====== Information provided ======

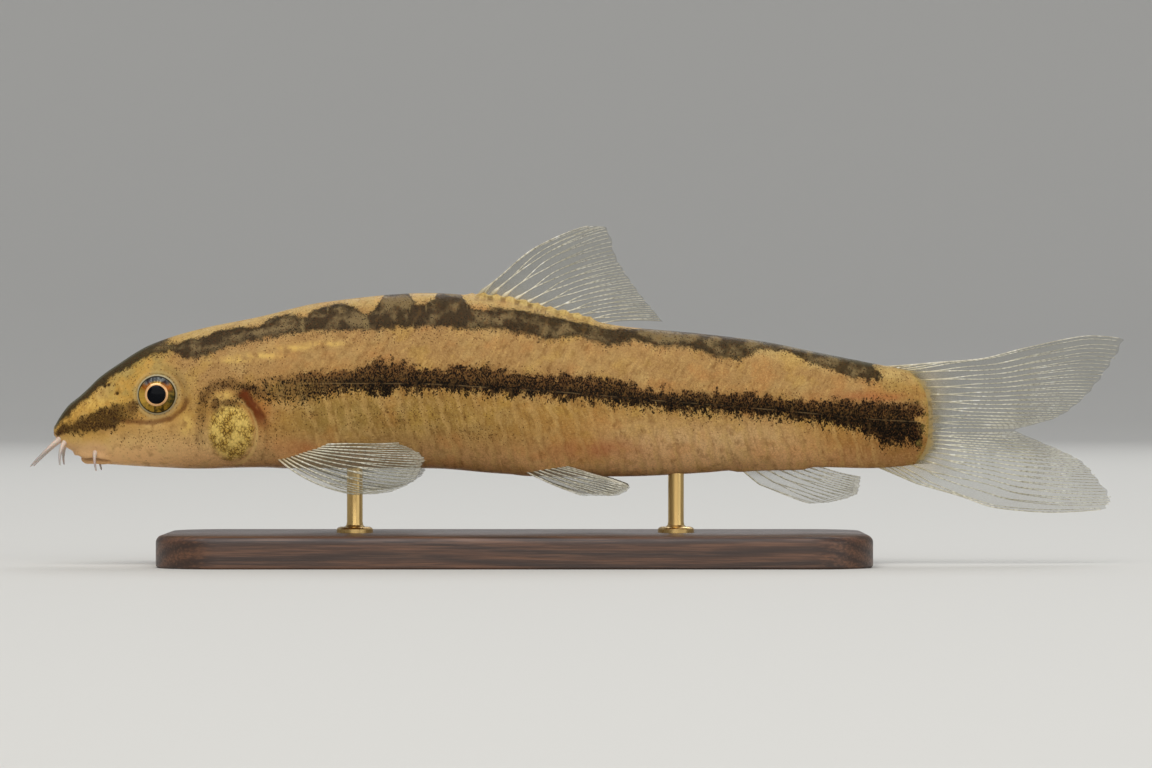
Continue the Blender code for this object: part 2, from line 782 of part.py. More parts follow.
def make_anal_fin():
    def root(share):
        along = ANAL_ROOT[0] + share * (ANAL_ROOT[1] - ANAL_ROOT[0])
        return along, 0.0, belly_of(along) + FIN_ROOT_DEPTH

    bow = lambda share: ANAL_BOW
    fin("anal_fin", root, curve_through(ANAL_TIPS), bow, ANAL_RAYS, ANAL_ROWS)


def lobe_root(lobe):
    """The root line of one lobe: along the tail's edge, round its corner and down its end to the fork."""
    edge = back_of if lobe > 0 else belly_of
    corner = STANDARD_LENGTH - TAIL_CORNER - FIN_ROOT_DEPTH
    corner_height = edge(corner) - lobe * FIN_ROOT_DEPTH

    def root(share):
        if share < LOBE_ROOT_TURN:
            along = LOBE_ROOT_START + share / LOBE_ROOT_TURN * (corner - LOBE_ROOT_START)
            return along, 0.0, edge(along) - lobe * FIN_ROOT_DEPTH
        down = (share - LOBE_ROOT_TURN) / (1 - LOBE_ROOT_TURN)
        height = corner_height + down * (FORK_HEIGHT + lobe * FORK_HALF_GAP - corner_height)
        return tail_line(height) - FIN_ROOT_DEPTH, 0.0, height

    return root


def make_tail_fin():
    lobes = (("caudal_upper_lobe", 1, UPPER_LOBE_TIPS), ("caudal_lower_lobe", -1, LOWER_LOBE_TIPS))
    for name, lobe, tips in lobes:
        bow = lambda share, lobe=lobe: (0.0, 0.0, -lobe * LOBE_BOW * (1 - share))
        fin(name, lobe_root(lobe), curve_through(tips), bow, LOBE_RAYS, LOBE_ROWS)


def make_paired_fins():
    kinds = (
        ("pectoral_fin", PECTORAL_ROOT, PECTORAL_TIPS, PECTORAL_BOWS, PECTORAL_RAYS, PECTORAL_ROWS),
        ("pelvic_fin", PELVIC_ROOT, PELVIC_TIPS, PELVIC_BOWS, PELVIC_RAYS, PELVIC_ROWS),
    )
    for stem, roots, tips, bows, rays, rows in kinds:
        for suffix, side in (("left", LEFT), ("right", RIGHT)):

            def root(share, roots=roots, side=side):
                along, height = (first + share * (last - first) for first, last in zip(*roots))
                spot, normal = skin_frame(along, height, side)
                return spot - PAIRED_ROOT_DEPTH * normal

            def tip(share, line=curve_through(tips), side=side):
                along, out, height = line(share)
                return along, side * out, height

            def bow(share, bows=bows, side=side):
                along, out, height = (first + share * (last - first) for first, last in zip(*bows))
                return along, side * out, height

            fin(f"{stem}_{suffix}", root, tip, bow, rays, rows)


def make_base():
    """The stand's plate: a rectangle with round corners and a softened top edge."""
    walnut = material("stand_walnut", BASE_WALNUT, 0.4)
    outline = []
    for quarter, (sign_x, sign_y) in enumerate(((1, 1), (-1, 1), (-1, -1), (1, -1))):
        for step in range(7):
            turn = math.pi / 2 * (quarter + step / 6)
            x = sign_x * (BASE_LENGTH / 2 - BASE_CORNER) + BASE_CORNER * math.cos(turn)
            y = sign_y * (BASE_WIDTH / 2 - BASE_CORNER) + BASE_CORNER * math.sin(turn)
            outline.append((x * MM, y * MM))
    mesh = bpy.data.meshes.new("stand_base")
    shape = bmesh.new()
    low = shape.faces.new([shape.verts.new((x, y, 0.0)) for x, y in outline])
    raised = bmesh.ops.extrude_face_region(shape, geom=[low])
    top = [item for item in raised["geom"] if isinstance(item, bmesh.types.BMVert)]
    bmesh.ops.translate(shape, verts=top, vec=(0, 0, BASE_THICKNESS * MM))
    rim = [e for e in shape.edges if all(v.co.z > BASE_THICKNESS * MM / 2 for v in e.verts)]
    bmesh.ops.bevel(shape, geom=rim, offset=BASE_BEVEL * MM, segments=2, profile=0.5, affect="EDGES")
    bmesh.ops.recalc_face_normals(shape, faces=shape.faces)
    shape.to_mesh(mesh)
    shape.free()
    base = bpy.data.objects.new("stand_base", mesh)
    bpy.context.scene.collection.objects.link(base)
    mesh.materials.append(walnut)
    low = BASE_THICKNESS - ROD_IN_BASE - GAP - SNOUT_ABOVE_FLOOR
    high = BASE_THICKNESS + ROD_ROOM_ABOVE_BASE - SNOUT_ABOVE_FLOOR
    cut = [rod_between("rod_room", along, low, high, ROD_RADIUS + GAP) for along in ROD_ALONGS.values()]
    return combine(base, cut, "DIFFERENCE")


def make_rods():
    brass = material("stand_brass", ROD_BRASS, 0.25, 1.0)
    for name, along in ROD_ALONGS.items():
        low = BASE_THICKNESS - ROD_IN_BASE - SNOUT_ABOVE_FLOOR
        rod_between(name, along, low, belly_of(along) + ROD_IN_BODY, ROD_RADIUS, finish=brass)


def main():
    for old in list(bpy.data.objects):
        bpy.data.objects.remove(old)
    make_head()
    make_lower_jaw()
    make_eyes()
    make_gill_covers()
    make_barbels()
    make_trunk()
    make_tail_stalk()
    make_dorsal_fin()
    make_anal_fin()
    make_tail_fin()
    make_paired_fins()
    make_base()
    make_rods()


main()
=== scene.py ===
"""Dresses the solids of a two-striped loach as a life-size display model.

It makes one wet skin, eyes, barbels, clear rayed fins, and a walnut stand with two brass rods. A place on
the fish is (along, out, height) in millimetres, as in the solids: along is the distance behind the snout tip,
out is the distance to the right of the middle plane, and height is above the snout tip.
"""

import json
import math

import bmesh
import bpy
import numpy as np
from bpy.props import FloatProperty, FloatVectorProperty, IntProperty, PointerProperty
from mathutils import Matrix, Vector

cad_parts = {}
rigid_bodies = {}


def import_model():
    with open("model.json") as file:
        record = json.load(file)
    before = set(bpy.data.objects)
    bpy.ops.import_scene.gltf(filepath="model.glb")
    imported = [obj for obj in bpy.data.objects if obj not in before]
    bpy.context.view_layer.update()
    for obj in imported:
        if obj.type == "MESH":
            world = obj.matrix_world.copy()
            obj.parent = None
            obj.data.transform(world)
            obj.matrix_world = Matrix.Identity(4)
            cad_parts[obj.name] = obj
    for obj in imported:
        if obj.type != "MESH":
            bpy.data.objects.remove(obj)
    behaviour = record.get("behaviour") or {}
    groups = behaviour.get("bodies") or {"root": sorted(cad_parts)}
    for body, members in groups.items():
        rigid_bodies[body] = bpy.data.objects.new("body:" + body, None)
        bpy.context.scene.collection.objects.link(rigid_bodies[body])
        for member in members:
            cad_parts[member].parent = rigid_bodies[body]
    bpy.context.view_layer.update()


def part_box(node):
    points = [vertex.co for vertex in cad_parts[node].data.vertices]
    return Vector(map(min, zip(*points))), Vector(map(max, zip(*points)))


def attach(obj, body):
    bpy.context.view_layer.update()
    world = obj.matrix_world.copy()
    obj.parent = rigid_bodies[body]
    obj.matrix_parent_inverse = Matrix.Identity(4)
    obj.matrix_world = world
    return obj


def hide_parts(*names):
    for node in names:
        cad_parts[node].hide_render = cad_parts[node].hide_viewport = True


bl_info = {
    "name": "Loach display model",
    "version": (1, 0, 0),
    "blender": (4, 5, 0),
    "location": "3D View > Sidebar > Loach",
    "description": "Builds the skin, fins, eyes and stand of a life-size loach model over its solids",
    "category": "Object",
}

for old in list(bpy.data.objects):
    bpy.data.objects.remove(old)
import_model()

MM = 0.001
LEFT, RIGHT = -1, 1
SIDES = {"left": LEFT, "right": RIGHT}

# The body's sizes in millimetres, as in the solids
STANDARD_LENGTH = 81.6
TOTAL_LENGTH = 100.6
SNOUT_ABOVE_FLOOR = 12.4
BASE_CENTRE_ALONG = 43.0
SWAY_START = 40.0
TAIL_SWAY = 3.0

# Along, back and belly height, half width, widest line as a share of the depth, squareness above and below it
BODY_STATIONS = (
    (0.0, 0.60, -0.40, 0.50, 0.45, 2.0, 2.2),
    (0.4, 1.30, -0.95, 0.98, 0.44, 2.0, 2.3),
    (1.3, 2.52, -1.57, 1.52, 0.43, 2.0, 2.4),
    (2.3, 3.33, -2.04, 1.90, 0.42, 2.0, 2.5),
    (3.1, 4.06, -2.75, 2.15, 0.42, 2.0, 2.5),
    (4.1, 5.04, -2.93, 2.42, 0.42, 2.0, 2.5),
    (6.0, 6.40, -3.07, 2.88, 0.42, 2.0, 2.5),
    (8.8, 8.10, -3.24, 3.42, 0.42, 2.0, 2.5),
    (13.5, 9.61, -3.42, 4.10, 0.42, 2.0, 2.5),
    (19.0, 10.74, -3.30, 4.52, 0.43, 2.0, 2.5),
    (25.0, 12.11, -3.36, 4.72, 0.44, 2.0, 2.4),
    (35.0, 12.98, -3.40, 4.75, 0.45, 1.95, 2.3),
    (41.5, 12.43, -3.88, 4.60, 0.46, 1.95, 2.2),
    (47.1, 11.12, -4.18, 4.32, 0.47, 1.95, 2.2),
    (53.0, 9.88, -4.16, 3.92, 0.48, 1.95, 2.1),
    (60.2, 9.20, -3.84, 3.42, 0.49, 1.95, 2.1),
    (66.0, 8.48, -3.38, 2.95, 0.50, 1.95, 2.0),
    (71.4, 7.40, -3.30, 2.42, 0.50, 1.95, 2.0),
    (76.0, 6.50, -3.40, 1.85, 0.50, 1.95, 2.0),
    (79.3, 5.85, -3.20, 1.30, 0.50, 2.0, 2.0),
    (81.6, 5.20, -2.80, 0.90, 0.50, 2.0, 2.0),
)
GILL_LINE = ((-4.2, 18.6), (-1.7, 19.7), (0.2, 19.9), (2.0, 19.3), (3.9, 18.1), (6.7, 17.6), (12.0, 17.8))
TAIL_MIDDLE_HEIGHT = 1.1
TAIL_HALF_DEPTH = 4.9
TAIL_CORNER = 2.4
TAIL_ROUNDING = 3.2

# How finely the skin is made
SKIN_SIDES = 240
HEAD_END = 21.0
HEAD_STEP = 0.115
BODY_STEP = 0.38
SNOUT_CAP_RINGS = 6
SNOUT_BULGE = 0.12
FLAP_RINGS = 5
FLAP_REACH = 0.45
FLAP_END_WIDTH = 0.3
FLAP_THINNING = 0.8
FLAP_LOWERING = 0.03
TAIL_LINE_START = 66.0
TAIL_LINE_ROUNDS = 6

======

-- The problem --
Of the lines above, extract only those from the line with "make_gill_covers()" to the line with "for body, members", both included, exactly as written.

-- Task result --
    make_gill_covers()
    make_barbels()
    make_trunk()
    make_tail_stalk()
    make_dorsal_fin()
    make_anal_fin()
    make_tail_fin()
    make_paired_fins()
    make_base()
    make_rods()


main()
=== scene.py ===
"""Dresses the solids of a two-striped loach as a life-size display model.

It makes one wet skin, eyes, barbels, clear rayed fins, and a walnut stand with two brass rods. A place on
the fish is (along, out, height) in millimetres, as in the solids: along is the distance behind the snout tip,
out is the distance to the right of the middle plane, and height is above the snout tip.
"""

import json
import math

import bmesh
import bpy
import numpy as np
from bpy.props import FloatProperty, FloatVectorProperty, IntProperty, PointerProperty
from mathutils import Matrix, Vector

cad_parts = {}
rigid_bodies = {}


def import_model():
    with open("model.json") as file:
        record = json.load(file)
    before = set(bpy.data.objects)
    bpy.ops.import_scene.gltf(filepath="model.glb")
    imported = [obj for obj in bpy.data.objects if obj not in before]
    bpy.context.view_layer.update()
    for obj in imported:
        if obj.type == "MESH":
            world = obj.matrix_world.copy()
            obj.parent = None
            obj.data.transform(world)
            obj.matrix_world = Matrix.Identity(4)
            cad_parts[obj.name] = obj
    for obj in imported:
        if obj.type != "MESH":
            bpy.data.objects.remove(obj)
    behaviour = record.get("behaviour") or {}
    groups = behaviour.get("bodies") or {"root": sorted(cad_parts)}
    for body, members in groups.items():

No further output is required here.